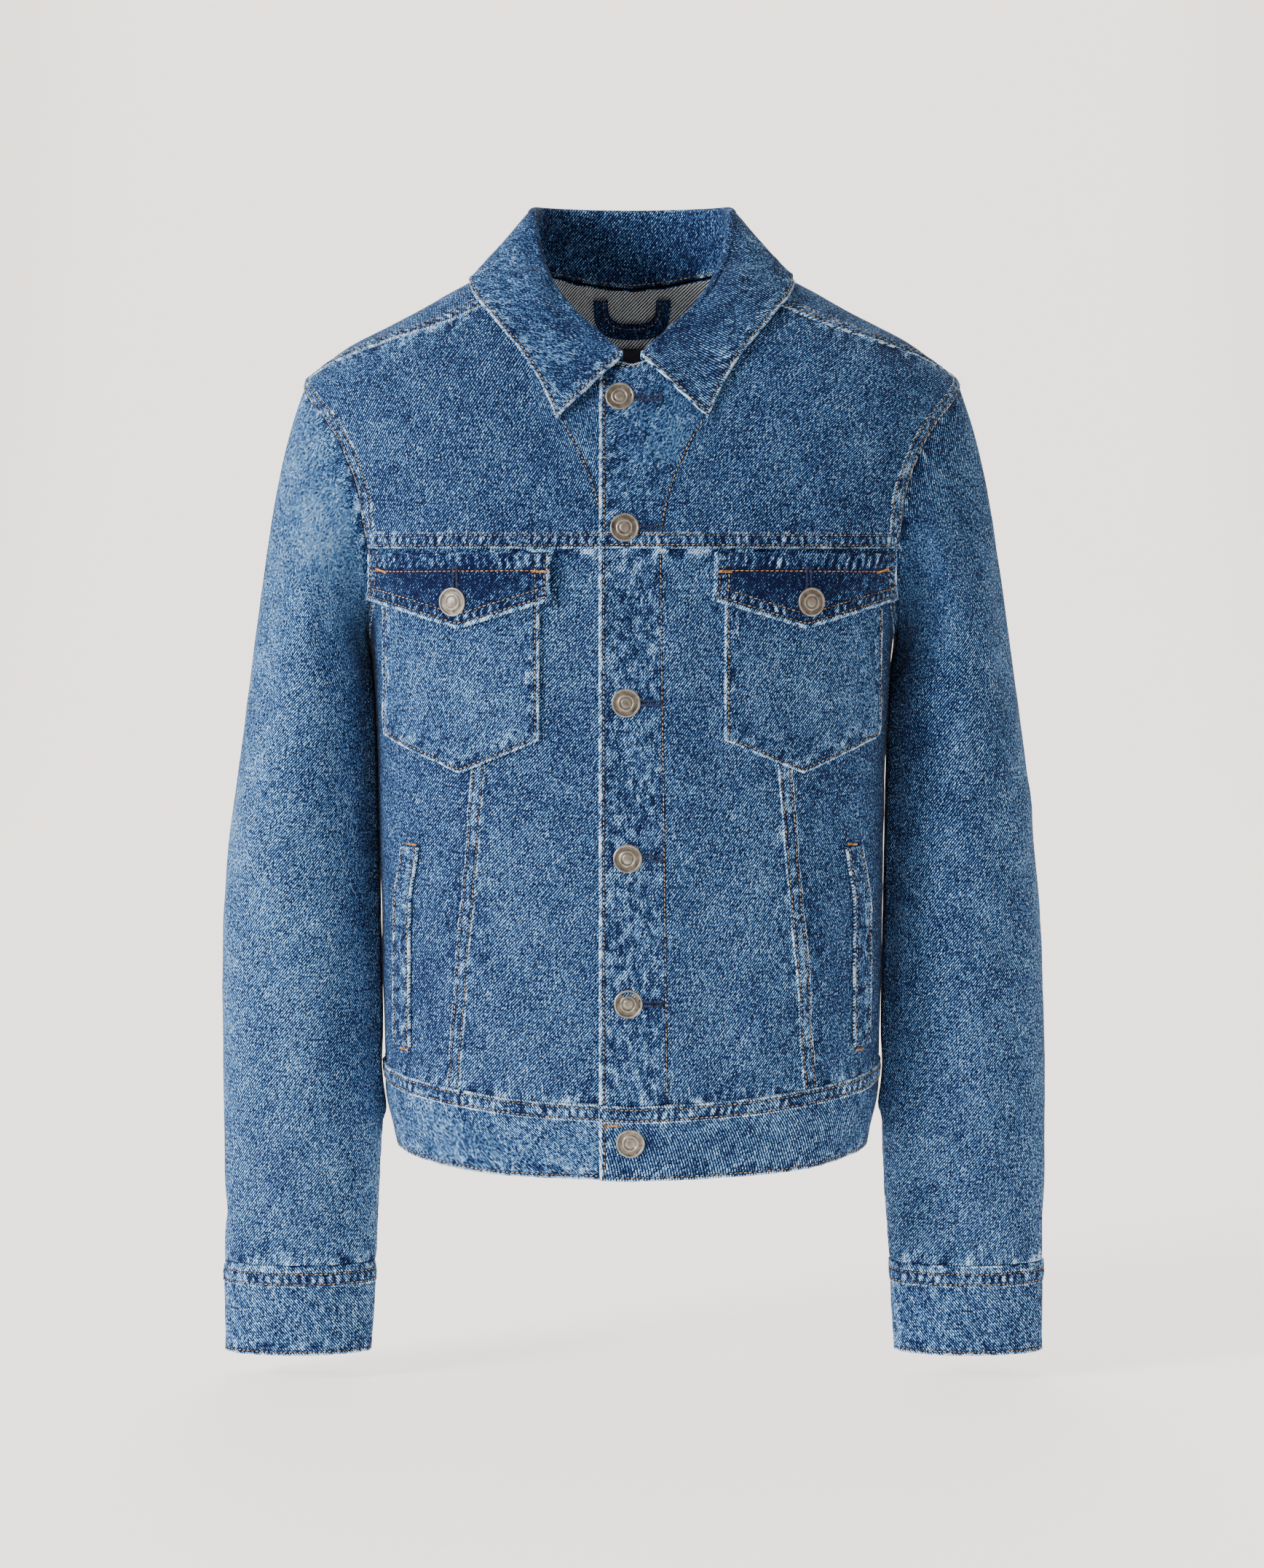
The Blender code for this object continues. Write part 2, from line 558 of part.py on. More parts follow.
def front_pieces(side):
    """The yoke, centre and side panels of one front. The wearer's left front lies on top at the closing."""
    sign = 1 if side == "L" else -1
    mirror = np.array([sign, 1, 1])
    edge = -PLACKET_EDGE
    lift = FRONT_LAYER if side == "L" else 0.0

    def shaped(grid):
        raised = front_lift(grid, lift) if lift else 0.0
        return on_body(grid, lift=raised)

    # Everything is laid out for the wearer's left, x > 0, and mirrored where it is the right front.
    yoke_edge = spread(face_point(edge, np.linspace(YOKE_Z, smooth(9.0, NECK, 1), 80)), 9)
    neck_start = yoke_edge[-1]
    start_turn = math.degrees(math.atan2(neck_start[0], -neck_start[1]))
    neck_turns = np.linspace(start_turn, SHOULDER_SEAM[0, 0], 120)
    neck = surface_line(neck_turns, smooth(np.abs(neck_turns), NECK, 1), 6)
    yoke_edge = spread(face_point(edge, np.linspace(YOKE_Z, neck[0][2], 80)), 9)
    neck[0] = yoke_edge[-1]
    shoulder = shoulder_line("L", 6)
    shoulder[0] = neck[-1]
    top = np.concatenate([neck, shoulder[1:]])
    arm = armhole_line("L", YOKE_LAP, SEAM_LAP, 9)
    arm[-1] = top[-1]
    arm_turn = turn_of(arm[0])
    edge_turn = math.degrees(math.atan2(edge, -yoke_edge[0][1]))
    chest = surface_line(np.linspace(edge_turn, arm_turn, 200), YOKE_Z, 12)
    chest[0], chest[-1] = yoke_edge[0], arm[0]
    yoke = evened(pushed_out(coons(chest, top, yoke_edge, arm)))
    wall(f"front_yoke_{side}", shaped((inset(yoke, YOKE_INSET) * mirror)[:, ::sign]), "denim")

    seam = line_to_waist(front_seam_x, YOKE_Z, "front", 14)
    closing = line_to_waist(lambda z: edge + 0 * z, YOKE_Z, "front", 14)
    u = np.linspace(0, 1, 10)[None, :]
    x = closing[:, 0][:, None] * (1 - u) + seam[:, 0][:, None] * u
    z = closing[:, 2][:, None] * (1 - u) + seam[:, 2][:, None] * u
    z[-1] = waist_row(x[-1])
    centre = face_point(x, z)
    wall(f"front_centre_{side}", shaped(inset(centre * mirror)[:, ::sign])[::-1], "denim")

    side_seam = torso_point(90.0, np.linspace(ARMHOLE[-1, 2], waist_z(90.0), 60))
    under = armhole_point("L", np.linspace(YOKE_LAP, 180.0, 60))
    outer = np.concatenate([spread(under, 5), spread(side_seam, 9)[1:]])
    waist = waist_line(turn_of(seam[-1]), 90.0, 10)
    waist[0], waist[-1] = seam[-1], outer[-1]
    chest_side = surface_line(np.linspace(turn_of(seam[0]), arm_turn, 60), YOKE_Z, 10)
    chest_side[0], chest_side[-1] = seam[0], outer[0]
    side_grid = onto_ring(coons(waist, chest_side, seam[::-1], outer[::-1]))
    wall(f"front_side_{side}", shaped((inset(side_grid) * mirror)[:, ::sign]), "denim")


def waist_row(x):
    """Heights of the waist seam below places given across the front."""
    z = np.full(np.shape(x), -540.0)
    for _ in range(6):
        p = face_point(x, z)
        z = waist_z(np.degrees(np.arctan2(np.abs(p[..., 0]), -p[..., 1])))
    return z


def onto_ring(p):
    """Points moved straight out or in to the torso at their own height."""
    power = ring(p[..., 2])[3]
    scale = torso_level(p) ** (-1 / power)
    return p * np.stack([scale, scale, np.ones_like(scale)], axis=-1)


def back_pieces():
    """The yoke over both shoulders, the centre panel and two side panels."""
    left = armhole_line("R", BACK_LAP, SEAM_LAP, 10)
    right = armhole_line("L", BACK_LAP, SEAM_LAP, 10)
    shoulder = {side: shoulder_line(side, 6) for side in "RL"}
    start = SHOULDER_SEAM[0, 0]
    turns = np.linspace(-start, start - 360.0, 240)
    neck = surface_line(turns, smooth(folded_turn(turns), NECK, 1), 10)
    top = np.concatenate([shoulder["R"][::-1], neck[1:-1], shoulder["L"]])
    left[-1], right[-1] = top[0], top[-1]
    first = -turn_of(left[0])
    bottom = surface_line(np.linspace(first, -360.0 - first, 200), BACK_YOKE_Z, len(top) - 1)
    bottom[0], bottom[-1] = left[0], right[0]
    yoke = evened(pushed_out(coons(bottom, top, left, right)))
    wall("back_yoke", on_body(inset(yoke, YOKE_INSET))[:, ::-1], "denim")

    seam = line_to_waist(back_seam_x, BACK_YOKE_Z, "back", 14)
    columns = 12
    u = np.linspace(-1, 1, columns + 1)[None, :]
    x = seam[:, 0][:, None] * u
    z = seam[:, 2][:, None] + 0 * u
    z[-1] = smooth(180.0 - np.degrees(np.arctan2(np.abs(x[-1]), 110.0)), WAIST_TOP, 1)
    centre = face_point(x, z, "back")
    wall("back_centre", on_body(inset(centre)), "denim")

    for side in "RL":
        sign = 1 if side == "L" else -1
        mirror = np.array([sign, 1, 1])
        side_seam = torso_point(90.0, np.linspace(ARMHOLE[-1, 2], waist_z(90.0), 60))
        under = armhole_point("L", np.linspace(BACK_LAP, -180.0, 60))
        outer = np.concatenate([spread(under, 6), spread(side_seam, 8)[1:]])
        waist = waist_line(turn_of(seam[-1]), 90.0, 7)
        waist[0], waist[-1] = seam[-1], outer[-1]
        yoke_row = surface_line(np.linspace(turn_of(seam[0]), turn_of(outer[0]), 60), BACK_YOKE_Z, 7)
        yoke_row[0], yoke_row[-1] = seam[0], outer[0]
        panel = onto_ring(coons(waist, yoke_row, seam[::-1], outer[::-1]))
        wall(f"back_side_{side}", on_body((inset(panel) * mirror)[:, ::-sign]), "denim")


def waistband():
    """One strip from the lower front's end, round the wearer's right, the back and the left, over itself."""
    end = turn_of(face_point(PLACKET_EDGE, WAIST_TOP[0, 1]))
    turns = np.linspace(end, -360.0 - end, 51)[None, :]
    folded = folded_turn(turns)
    top, bottom = smooth(folded, WAIST_TOP, 1) - GAP, smooth(folded, WAIST_BOTTOM, 1)
    v = np.linspace(0, 1, 5)[:, None]
    grid = torso_point(turns + 0 * v, bottom * (1 - v) + top * v)
    upper = turns < -180.0
    lift = np.where(upper, front_lift(grid, WAIST_LAYER), 0.0)
    wall("waistband", on_body(grid, lift=lift)[:, ::-1], "denim", THICK_WALL)


def collar():
    """The stand rises from the neck seam, rolls over and falls as the leaf."""
    along = np.concatenate([np.linspace(0, 1, 16), 2 - np.linspace(0, 1, 16)[-2::-1]])
    at = np.interp(np.minimum(along, 2 - along), [0, 1], [0, len(COLLAR) - 1])
    rows = np.column_stack([np.arange(len(COLLAR)), COLLAR])
    turn, roll_x, roll_y, roll_z, edge_turn, edge_z = [smooth(at, rows, column) for column in range(1, 7)]
    sign = np.where(along <= 1, -1.0, 1.0)
    mirror = points(sign, 1.0, 1.0)
    seam = torso_point(turn, smooth(turn, NECK, 1)) * mirror
    roll = points(sign * roll_x, roll_y, roll_z)
    out = unit(points(roll[:, 0], roll[:, 1], 0.0))
    centre = roll - np.array([0, 0, ROLL_RADIUS])
    flat_edge = torso_point(edge_turn, edge_z) * mirror
    leaf_edge = flat_edge + torso_normal(flat_edge) * LEAF_CLEAR
    stand_top = centre - out * ROLL_RADIUS
    seam = seam + unit(stand_top - seam) * STAND_RISE
    stand = [seam + (stand_top - seam) * t for t in (0.0, 0.33, 0.67)]
    fold = [
        centre + (-out * math.cos(a) + np.array([0, 0, 1.0]) * math.sin(a)) * ROLL_RADIUS
        for a in np.radians((0, 60, 120, 180))
    ]
    start = fold[-1]
    bulge = torso_normal(flat_edge) * LEAF_BULGE[0] + out * LEAF_BULGE[1]
    leaf = []
    for t in LEAF_STEPS:
        line = start + (leaf_edge - start) * t + bulge * (t * (1 - t))
        short = np.maximum(LEAF_CLEAR * eased(t / CLEAR_FROM) - torso_distance(line), 0.0)
        leaf.append(line + torso_normal(line) * short[:, None])
    grid = np.stack(stand + fold + leaf)
    wall("collar", grid[:, ::-1], "denim_dark", COLLAR_WALL)


def flap_and_pocket(side):
    sign = 1 if side == "L" else -1
    u = np.linspace(0, 1, 13)
    x = FLAP["inner"] + (FLAP["outer"] - FLAP["inner"]) * u
    peak = 1 - np.abs(2 * u - 1)
    v = np.linspace(0, 1, 5)[:, None]
    low = FLAP_TOP_Z - FLAP["side"] - (FLAP["point"] - FLAP["side"]) * peak
    z = FLAP_TOP_Z + (low - FLAP_TOP_Z) * v
    p = face_point(sign * x + 0 * z, z)
    lift = front_lift(p, FRONT_LAYER) if side == "L" else 0.0
    wall(f"pocket_flap_{side}", on_body(p, 2 * LAYER, lift)[:, ::-sign], "denim_dark")

    x = POCKET["inner"] + (POCKET["outer"] - POCKET["inner"]) * u
    low = POCKET["side"] + (POCKET["point"] - POCKET["side"]) * peak
    v = np.linspace(0, 1, 9)[:, None]
    z = POCKET["top"] + (low - POCKET["top"]) * v
    p = face_point(sign * x + 0 * z, z)
    lift = front_lift(p, FRONT_LAYER) if side == "L" else 0.0
    wall(f"chest_pocket_{side}", on_body(p, LAYER, lift)[:, ::-sign], "denim_light")


def welt(side):
    sign = 1 if side == "L" else -1
    z = np.linspace(WELT[0, 1], WELT[-1, 1], 9)[:, None]
    x = smooth(z, WELT[:, ::-1], 1)
    u = np.linspace(0, WELT_WIDTH, 3)[None, :]
    p = face_point(sign * (x + u), z + 0 * u)
    wall(f"welt_{side}", on_body(p, LAYER)[:, ::-sign], "denim")


def inner_trim():
    x = np.linspace(-LABEL_HALF, LABEL_HALF, 6)[None, :]
    z = np.linspace(LABEL_TOP, LABEL_BOTTOM, 5)[:, None]
    p = face_point(x + 0 * z, z + 0 * x, "back")
    wall("neck_label", on_body(p, -LABEL_DEPTH), "label_cloth", LABEL_WALL)

    arc = np.linspace(0, math.pi, 15)[None, :]
    across = np.linspace(0, LOOP_WIDTH, 3)[:, None]
    ring_x = np.sign(np.cos(arc)) * np.abs(np.cos(arc)) ** LOOP_SQUARE * (LOOP_HALF - across)
    ring_z = LOOP_TOP - np.sin(arc) ** LOOP_SQUARE * (LOOP_TOP - LOOP_LOW - across)
    p = face_point(ring_x, ring_z, "back")
    wall("hanger_loop", on_body(p, -LOOP_DEPTH), "denim_dark", LOOP_WALL)


def button(name, place, facing):
    """A shank button turned about its own axis, its back on the cloth."""
    mesh = bpy.data.meshes.new(name)
    corners = [(radius * MM, 0.0, height * MM) for radius, height in BUTTON]
    mesh.from_pydata(corners, [(i, i + 1) for i in range(len(corners) - 1)], [])
    obj = add_object(name, mesh, "pewter")
    screw = obj.modifiers.new("turned", "SCREW")
    screw.axis = "Z"
    screw.steps = screw.render_steps = BUTTON_STEPS
    screw.use_merge_vertices = True
    screw.merge_threshold = 0.0001
    screw.use_smooth_shade = True
    screw.use_normal_flip = True
    obj.rotation_euler = Vector(facing).to_track_quat("Z", "Y").to_euler()
    obj.location = Vector(place) * MM


def buttons():
    for number, (z, x) in enumerate(zip(BUTTON_HEIGHTS, BUTTON_SHIFTS), 1):
        p = face_point(x, z)
        facing = torso_normal(p)
        layer, thickness = (WAIST_LAYER, THICK_WALL) if number == len(BUTTON_HEIGHTS) else (FRONT_LAYER, WALL)
        out = body_relief(p) + layer + thickness / 2 + GAP
        button(f"button_front_{number}", p + facing * out, facing)
    for side, sign in (("R", -1), ("L", 1)):
        middle = (FLAP["outer"] + FLAP["inner"]) / 2 + FLAP_BUTTON[0]
        p = face_point(sign * middle, FLAP_TOP_Z - FLAP_BUTTON[1])
        facing = torso_normal(p)
        out = body_relief(p) + 2 * LAYER + WALL / 2 + GAP
        button(f"button_pocket_{side}", p + facing * out, facing)
        z = (CUFF_TOP + CUFF_BOTTOM) / 2
        p = sleeve_ring(side, CUFF_BUTTON_LAP, z)
        along = sleeve_ring(side, CUFF_BUTTON_LAP + 1.0, z) - sleeve_ring(side, CUFF_BUTTON_LAP - 1.0, z)
        up = sleeve_ring(side, CUFF_BUTTON_LAP, z + 1.0) - sleeve_ring(side, CUFF_BUTTON_LAP, z - 1.0)
        facing = unit(np.cross(up, along)) * sign
        button(f"button_cuff_{side}", p + facing * CUFF_BUTTON_OUT, facing)


def main():
    for obj in list(bpy.data.objects):
        bpy.data.objects.remove(obj)
    collection = bpy.data.collections.new(OBJECT)
    bpy.context.scene.collection.children.link(collection)
    for side in "RL":
        front_pieces(side)
        for name, start, end, columns in (
            ("sleeve_upper", BACK_SLEEVE_SEAM - 360.0, FRONT_SLEEVE_SEAM, 18),
            ("sleeve_under", FRONT_SLEEVE_SEAM, BACK_SLEEVE_SEAM, 7),
        ):
            grid = inset(sleeve_grid(side, start, end, columns), 0.2)
            wall(f"{name}_{side}", grid[:, :: -1 if side == "R" else 1], "denim_light")
        cuff = cuff_grid(side)
        wall(f"cuff_{side}", cuff[:, :: 1 if side == "R" else -1], "denim", THICK_WALL)
        flap_and_pocket(side)
        welt(side)
    back_pieces()
    waistband()
    collar()
    inner_trim()
    buttons()


main()
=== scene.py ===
"""Looks of the denim jacket: the CAD's forms at a finer step, with creases, felled seams, sewing, shank
buttons and washed denim.

Sizes below are millimetres, and MM turns them into metres when a mesh is made. A turn is an angle round the
torso: 0 centre front, 90 the side, 180 centre back. A lap is the angle round a sleeve: 0 outermost, 90
front, 180 innermost, 270 back. The wearer's left, "L", is at +X.
"""

import json
import math

import bpy
import numpy as np
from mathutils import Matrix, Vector

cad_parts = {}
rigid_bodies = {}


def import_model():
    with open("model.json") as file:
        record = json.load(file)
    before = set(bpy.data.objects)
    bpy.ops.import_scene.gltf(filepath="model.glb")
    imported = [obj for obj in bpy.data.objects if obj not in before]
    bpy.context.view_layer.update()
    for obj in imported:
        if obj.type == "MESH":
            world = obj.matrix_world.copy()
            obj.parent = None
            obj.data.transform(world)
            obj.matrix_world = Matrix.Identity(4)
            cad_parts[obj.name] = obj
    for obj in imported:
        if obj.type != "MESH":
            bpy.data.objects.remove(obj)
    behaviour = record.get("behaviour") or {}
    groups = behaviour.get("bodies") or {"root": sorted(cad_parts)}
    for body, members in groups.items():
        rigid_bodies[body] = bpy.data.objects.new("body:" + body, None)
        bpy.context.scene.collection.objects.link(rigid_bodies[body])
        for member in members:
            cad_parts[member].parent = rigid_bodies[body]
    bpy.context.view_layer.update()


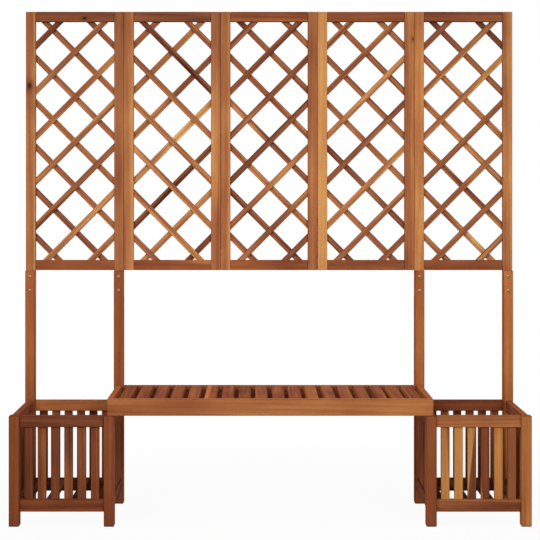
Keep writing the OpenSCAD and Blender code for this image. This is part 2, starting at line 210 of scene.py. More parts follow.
--*--
→ AIM OF THE TASK
Your task is to print the lines from the one containing "bpy.context.scene.collection.children.link(collection)" through the one containing "obj.parent = None", exactly and with nothing added.

→ RESPONSE TO THIS EXERCISE
    bpy.context.scene.collection.children.link(collection)
    for side in "RL":
        front_pieces(side)
        for name, start, end, columns in (
            ("sleeve_upper", BACK_SLEEVE_SEAM - 360.0, FRONT_SLEEVE_SEAM, 18),
            ("sleeve_under", FRONT_SLEEVE_SEAM, BACK_SLEEVE_SEAM, 7),
        ):
            grid = inset(sleeve_grid(side, start, end, columns), 0.2)
            wall(f"{name}_{side}", grid[:, :: -1 if side == "R" else 1], "denim_light")
        cuff = cuff_grid(side)
        wall(f"cuff_{side}", cuff[:, :: 1 if side == "R" else -1], "denim", THICK_WALL)
        flap_and_pocket(side)
        welt(side)
    back_pieces()
    waistband()
    collar()
    inner_trim()
    buttons()


main()
=== scene.py ===
"""Looks of the denim jacket: the CAD's forms at a finer step, with creases, felled seams, sewing, shank
buttons and washed denim.

Sizes below are millimetres, and MM turns them into metres when a mesh is made. A turn is an angle round the
torso: 0 centre front, 90 the side, 180 centre back. A lap is the angle round a sleeve: 0 outermost, 90
front, 180 innermost, 270 back. The wearer's left, "L", is at +X.
"""

import json
import math

import bpy
import numpy as np
from mathutils import Matrix, Vector

cad_parts = {}
rigid_bodies = {}


def import_model():
    with open("model.json") as file:
        record = json.load(file)
    before = set(bpy.data.objects)
    bpy.ops.import_scene.gltf(filepath="model.glb")
    imported = [obj for obj in bpy.data.objects if obj not in before]
    bpy.context.view_layer.update()
    for obj in imported:
        if obj.type == "MESH":
            world = obj.matrix_world.copy()
            obj.parent = None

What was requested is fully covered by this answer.